# The problem:
Return, exactly as written, every line from the first line of the data below through the line that contains "out: float = 0.16".

# Data provided:
================

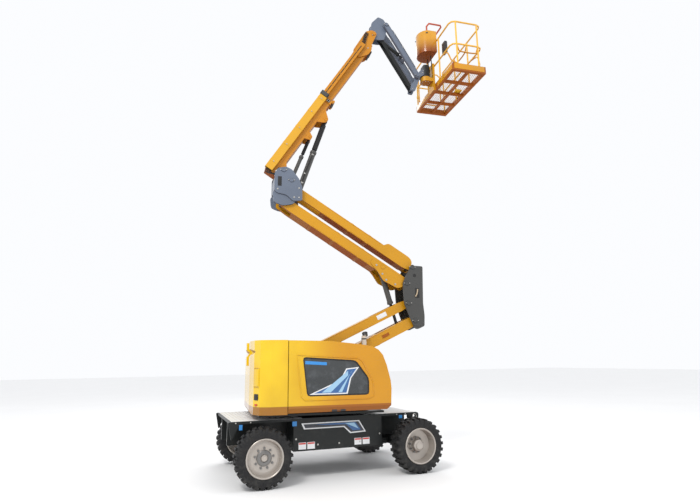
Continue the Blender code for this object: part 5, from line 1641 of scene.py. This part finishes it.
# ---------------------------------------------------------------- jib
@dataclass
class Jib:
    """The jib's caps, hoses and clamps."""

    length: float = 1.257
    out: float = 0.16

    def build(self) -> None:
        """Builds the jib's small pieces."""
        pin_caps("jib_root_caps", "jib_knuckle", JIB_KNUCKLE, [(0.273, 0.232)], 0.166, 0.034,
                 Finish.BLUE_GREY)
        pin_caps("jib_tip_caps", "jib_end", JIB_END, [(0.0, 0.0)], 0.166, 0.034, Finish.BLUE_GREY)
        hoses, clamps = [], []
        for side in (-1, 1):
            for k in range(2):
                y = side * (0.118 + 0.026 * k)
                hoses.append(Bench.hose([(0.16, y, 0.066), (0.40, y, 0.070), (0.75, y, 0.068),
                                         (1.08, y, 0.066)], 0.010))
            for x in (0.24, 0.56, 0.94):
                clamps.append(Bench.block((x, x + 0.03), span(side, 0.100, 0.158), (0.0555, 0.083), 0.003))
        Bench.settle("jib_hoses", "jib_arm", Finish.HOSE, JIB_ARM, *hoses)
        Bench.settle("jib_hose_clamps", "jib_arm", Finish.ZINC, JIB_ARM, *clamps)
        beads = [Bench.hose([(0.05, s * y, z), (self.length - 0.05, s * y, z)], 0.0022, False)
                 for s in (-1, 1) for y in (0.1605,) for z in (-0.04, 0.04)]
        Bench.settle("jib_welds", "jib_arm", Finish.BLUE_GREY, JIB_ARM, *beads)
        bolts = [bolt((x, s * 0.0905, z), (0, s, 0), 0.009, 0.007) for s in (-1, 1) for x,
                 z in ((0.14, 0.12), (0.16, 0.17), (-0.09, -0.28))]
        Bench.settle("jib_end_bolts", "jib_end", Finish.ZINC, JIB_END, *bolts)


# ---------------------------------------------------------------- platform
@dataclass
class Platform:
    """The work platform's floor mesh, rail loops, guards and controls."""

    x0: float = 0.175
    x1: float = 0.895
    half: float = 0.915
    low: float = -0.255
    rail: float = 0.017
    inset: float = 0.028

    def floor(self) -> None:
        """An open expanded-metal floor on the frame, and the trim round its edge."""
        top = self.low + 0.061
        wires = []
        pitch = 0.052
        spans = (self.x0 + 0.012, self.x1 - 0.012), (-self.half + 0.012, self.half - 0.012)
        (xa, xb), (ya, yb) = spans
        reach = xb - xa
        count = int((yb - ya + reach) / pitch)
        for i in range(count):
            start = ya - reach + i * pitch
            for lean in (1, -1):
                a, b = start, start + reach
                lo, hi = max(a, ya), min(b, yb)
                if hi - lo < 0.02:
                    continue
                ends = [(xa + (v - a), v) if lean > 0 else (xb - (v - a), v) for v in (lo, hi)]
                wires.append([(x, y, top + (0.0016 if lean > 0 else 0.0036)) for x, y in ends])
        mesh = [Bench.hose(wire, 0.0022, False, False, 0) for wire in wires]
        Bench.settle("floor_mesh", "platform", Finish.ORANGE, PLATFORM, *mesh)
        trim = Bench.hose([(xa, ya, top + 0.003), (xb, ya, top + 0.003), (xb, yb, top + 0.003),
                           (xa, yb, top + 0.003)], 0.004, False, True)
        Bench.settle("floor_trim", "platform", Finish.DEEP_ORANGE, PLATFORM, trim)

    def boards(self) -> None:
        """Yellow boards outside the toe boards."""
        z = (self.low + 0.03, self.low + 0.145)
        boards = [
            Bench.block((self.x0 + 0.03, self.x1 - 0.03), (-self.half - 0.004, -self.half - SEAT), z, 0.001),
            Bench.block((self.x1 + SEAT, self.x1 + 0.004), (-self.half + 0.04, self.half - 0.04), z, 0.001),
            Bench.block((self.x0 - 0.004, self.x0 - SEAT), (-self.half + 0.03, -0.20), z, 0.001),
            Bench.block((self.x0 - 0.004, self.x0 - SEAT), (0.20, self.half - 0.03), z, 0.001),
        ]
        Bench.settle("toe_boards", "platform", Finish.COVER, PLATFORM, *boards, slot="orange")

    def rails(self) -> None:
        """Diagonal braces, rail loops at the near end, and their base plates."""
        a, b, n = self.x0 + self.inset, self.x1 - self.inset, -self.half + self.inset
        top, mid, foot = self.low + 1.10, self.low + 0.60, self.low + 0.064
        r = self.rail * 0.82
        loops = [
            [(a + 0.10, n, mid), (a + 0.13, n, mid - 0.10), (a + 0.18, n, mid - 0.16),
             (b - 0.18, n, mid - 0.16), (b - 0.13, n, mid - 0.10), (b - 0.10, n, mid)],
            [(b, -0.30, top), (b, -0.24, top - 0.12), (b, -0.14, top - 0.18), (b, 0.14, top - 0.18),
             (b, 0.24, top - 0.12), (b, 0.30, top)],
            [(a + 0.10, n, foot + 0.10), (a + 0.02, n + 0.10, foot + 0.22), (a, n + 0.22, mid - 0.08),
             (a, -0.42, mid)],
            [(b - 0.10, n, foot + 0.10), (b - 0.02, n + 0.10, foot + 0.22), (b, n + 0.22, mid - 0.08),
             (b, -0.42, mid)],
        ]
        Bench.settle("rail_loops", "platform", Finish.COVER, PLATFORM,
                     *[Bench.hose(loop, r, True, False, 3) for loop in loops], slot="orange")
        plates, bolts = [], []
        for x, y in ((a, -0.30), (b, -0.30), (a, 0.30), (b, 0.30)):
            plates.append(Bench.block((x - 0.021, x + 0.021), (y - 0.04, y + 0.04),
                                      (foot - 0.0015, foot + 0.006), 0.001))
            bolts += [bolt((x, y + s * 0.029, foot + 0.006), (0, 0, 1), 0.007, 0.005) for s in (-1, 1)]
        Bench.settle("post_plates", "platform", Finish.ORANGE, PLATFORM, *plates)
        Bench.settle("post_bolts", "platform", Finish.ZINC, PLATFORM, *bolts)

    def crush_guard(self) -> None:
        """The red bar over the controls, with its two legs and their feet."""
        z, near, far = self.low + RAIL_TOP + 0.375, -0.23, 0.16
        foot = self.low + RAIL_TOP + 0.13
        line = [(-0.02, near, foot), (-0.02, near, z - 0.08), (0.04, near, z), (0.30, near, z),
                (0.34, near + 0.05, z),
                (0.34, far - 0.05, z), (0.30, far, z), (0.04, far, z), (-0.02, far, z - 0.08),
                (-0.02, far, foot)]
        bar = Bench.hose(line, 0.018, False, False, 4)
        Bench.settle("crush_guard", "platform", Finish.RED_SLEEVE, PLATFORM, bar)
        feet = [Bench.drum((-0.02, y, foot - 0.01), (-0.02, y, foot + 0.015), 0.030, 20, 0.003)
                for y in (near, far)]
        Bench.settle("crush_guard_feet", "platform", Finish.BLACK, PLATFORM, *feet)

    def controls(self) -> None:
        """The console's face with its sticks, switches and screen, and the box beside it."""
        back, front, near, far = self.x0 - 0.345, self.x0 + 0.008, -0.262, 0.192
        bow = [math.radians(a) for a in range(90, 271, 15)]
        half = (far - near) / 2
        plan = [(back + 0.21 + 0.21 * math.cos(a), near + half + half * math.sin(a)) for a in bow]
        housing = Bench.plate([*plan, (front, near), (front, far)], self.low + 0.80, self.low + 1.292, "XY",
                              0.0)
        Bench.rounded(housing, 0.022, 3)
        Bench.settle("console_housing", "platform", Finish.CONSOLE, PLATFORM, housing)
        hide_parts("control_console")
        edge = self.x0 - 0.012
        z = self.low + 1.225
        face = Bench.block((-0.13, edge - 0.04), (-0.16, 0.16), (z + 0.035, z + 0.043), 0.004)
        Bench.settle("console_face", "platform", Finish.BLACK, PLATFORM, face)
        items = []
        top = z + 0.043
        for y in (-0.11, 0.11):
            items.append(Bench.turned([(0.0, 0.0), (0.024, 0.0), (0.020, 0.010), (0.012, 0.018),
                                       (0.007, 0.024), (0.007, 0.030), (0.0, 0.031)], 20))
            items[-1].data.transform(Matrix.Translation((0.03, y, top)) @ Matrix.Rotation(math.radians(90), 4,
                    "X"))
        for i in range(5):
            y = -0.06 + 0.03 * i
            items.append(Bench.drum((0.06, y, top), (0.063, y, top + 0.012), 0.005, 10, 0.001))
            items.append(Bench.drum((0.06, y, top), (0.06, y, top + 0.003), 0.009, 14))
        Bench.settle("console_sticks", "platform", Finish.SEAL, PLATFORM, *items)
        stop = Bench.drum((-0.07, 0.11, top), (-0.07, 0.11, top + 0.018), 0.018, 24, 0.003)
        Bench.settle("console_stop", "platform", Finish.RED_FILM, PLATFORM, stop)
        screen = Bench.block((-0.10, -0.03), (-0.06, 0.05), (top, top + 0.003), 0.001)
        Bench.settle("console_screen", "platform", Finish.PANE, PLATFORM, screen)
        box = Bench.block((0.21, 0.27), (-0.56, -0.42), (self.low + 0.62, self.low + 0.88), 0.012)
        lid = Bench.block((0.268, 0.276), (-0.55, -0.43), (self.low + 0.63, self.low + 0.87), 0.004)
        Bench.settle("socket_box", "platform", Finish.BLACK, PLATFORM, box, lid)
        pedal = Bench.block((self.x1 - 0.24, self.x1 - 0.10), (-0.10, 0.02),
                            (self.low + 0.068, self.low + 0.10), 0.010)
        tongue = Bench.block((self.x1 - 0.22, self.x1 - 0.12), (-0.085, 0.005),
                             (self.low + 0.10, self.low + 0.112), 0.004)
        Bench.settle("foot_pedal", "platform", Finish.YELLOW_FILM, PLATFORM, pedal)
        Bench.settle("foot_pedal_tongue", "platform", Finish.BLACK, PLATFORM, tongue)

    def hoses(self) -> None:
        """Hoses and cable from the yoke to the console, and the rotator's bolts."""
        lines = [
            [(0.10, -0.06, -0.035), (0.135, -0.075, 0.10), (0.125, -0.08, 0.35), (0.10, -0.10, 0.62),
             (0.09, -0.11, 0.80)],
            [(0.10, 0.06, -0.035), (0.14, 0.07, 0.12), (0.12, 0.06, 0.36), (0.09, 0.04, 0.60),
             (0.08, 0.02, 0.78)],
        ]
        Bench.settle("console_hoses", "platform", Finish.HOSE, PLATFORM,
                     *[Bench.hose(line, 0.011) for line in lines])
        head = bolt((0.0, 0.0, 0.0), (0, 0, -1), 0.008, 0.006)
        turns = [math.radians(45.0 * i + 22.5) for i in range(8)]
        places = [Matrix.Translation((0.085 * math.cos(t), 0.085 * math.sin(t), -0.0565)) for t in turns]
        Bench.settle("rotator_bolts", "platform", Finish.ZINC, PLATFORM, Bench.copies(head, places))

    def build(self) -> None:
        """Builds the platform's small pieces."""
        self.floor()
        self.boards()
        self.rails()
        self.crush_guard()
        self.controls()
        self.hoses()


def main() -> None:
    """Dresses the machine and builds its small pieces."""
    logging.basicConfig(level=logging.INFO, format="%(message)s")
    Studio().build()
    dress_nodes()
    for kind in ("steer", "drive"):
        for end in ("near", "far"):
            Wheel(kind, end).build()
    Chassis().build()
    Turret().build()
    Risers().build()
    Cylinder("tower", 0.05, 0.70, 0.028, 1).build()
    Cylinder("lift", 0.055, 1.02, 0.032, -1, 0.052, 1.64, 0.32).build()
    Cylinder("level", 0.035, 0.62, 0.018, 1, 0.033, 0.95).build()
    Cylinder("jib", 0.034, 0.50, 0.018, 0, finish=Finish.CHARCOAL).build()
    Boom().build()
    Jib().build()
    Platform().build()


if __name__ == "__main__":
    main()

================

# Exercise solution:
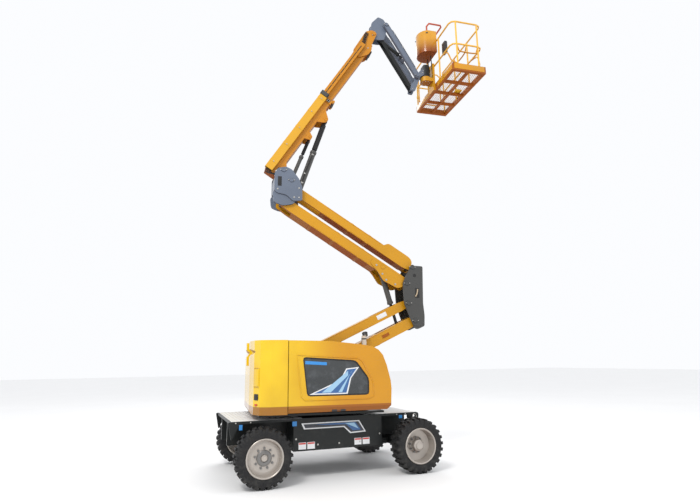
Continue the Blender code for this object: part 5, from line 1641 of scene.py. This part finishes it.
# ---------------------------------------------------------------- jib
@dataclass
class Jib:
    """The jib's caps, hoses and clamps."""

    length: float = 1.257
    out: float = 0.16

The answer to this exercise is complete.